Jesus Curses the Fig Tree
On His way to Jerusalem, Jesus sees a fig tree with leaves but no fruit. He curses it, and by the next morning it has withered from the roots. The disciples are astonished.
An acted parable of judgment against Israel's fruitless religious establishment — outward show without genuine spiritual fruit.
Key Verses
Background
The cursing of the fig tree occurred on the Monday of Passion Week, the day after Jesus' triumphal entry into Jerusalem. Jesus was traveling from Bethany toward the city when he noticed a fig tree in the distance, covered with leaves. In the Levant, fig trees often produce small early figs (called paggim) before their leaves fully develop; the presence of full foliage without fruit was anomalous and suggested the tree's vigor was superficial. Mark notes that it was not the regular season for figs (Mark 11:13) — a parenthetical that has puzzled readers, but which likely indicates the tree's condition was genuinely aberrant rather than simply early in the season. The previous day, Jesus had entered Jerusalem to crowd acclaim; on this same day, he cleansed the Temple courts of money changers and merchants.
The Event
Approaching the fig tree and finding nothing but leaves, Jesus spoke directly to it: "May no one ever eat fruit from you again" (Mark 11:14). His disciples heard the pronouncement. The following morning, passing the same tree on their return journey, Peter noticed it had withered from the roots up and pointed it out. Jesus used the disciples' astonishment as the occasion for teaching on the power of faith-filled prayer and the necessity of forgiveness (Mark 11:22–25). Matthew's account compresses the timeline so that the withering appears immediate (Matthew 21:19–20), emphasizing the instantaneous authority of Jesus' word.
Theological Significance
The fig tree episode is an acted parable, and its interpretation is supplied by its immediate literary context: the Temple cleansing. In prophetic literature, the fig tree was a recurring symbol for Israel (Jeremiah 8:13; Hosea 9:10; Micah 7:1). A tree covered with the outward show of leaves — religious activity, Temple ritual, scribal learning — but bearing no fruit of genuine covenant faithfulness was precisely the condition Jesus had encountered in the Jerusalem establishment.
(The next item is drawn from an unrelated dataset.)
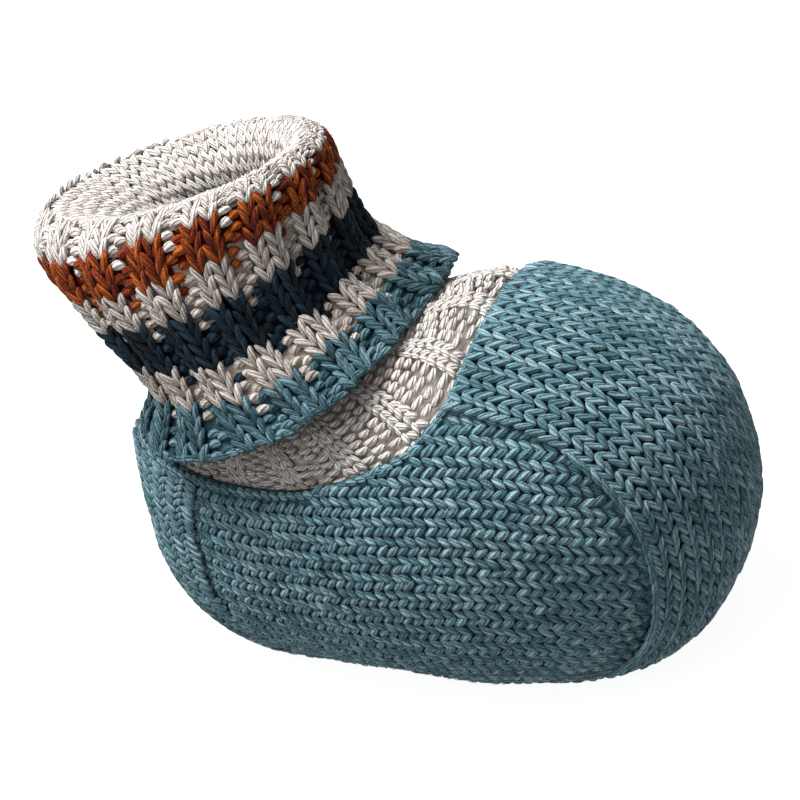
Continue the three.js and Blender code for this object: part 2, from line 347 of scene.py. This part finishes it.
# Half of the section's outline at x, from the floor up to the top
def sectionOutline(x, steps=361):
    half, low, widest, high = sectionSizes(x)
    angle = np.linspace(0, np.pi, steps)
    side, up = np.sin(angle), -np.cos(angle)
    q = np.where(up > 0, foot["upperSquareness"], foot["lowerSquareness"])
    reach = np.where(up > 0, high - widest, widest - low)
    y = half * np.abs(side) ** (2 / q)
    z = widest + reach * np.sign(up) * np.abs(up) ** (2 / q)
    return y, np.maximum(z, 0)


# Height of the foot at x and y, on its upper or its lower face
def faceHeight(x, y, above):
    half, low, widest, high = sectionSizes(x)
    q = foot["upperSquareness"] if above else foot["lowerSquareness"]
    share = np.clip(np.abs(y) / np.maximum(half, 1e-6), 0, 1)
    rise = (1 - share ** q) ** (1 / q)
    return np.maximum(widest + rise * ((high - widest) if above else (low - widest)), 0)


# Half width of the foot at x and z, and the outward normal of its side there
def faceSide(x, z):
    half, low, widest, high = sectionSizes(x)
    above = z > widest
    q = np.where(above, foot["upperSquareness"], foot["lowerSquareness"])
    reach = np.where(above, high - widest, widest - low)
    share = np.clip(np.abs(z - widest) / np.maximum(reach, 1e-6), 0, 1)
    return half * (1 - share ** q) ** (1 / q)


def sideNormal(xs, zs):
    e = 0.05
    slopeX = (faceSide(xs + e, zs) - faceSide(xs - e, zs)) / (2 * e)
    slopeZ = (faceSide(xs, zs + e) - faceSide(xs, zs - e)) / (2 * e)
    return unit(np.stack([-slopeX, np.ones_like(xs), -slopeZ], 1))


# Grid of stitches on a side panel: courses from heel to toe, wales at even steps round the section
def sideGrid(side):
    wale, course = sidePanel["wale"], sidePanel["course"]
    line = np.array(sidePanel["level"])
    xs = np.linspace(-54.5, 54.5, 541)
    reach = []
    for x in xs:
        y, z = sectionOutline(x)
        reach.append(np.interp(sidePanel["girthAt"], z[10:180], y[10:180]))
    run = np.concatenate([[0], np.cumsum(np.hypot(np.diff(xs), np.diff(reach)))])
    count = int(run[-1] / course)
    courses = np.interp((np.arange(count) + 0.5) * run[-1] / count, run, xs)
    wales = np.arange(-11, 14)
    grid = np.zeros((count, len(wales), 3))
    for i, x in enumerate(courses):
        y, z = sectionOutline(x)
        around = np.concatenate([[0], np.cumsum(np.hypot(np.diff(y), np.diff(z)))])
        climb = z > 0.01
        zero = np.interp(through(line[:, 0], line[:, 1], x), z[climb], around[climb])
        at = zero + (wales + 0.5) * wale
        grid[i, :, 0] = x
        grid[i, :, 1] = side * np.where((at < 0) | (at > around[-1]), 0, np.interp(at, around, y))
        grid[i, :, 2] = np.interp(at, around, z)
    half = foot["strip"] / 2
    reachIn = np.where((grid[..., 2] < 13) & (np.abs(grid[..., 0]) < 40), half - 4.5, half - 1.4)
    keep = (np.abs(grid[..., 1]) > reachIn) & (grid[..., 2] < throatRise(grid[..., 0]) - 0.9)
    return grid, keep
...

The Temple had become a den of robbers (Mark 11:17, citing Jeremiah 7:11) rather than a house of prayer for all nations (Isaiah 56:7). Just as the fig tree was condemned for deceptive fruitlessness, so the religious system that prioritized appearance over substance faced judgment. The miracle also reinforced a positive teaching: that authentic, forgiving prayer participates in the power of God in ways that can move metaphorical mountains — perhaps a reference to the Temple Mount itself, the center of the fruitless religious establishment Jesus had just confronted.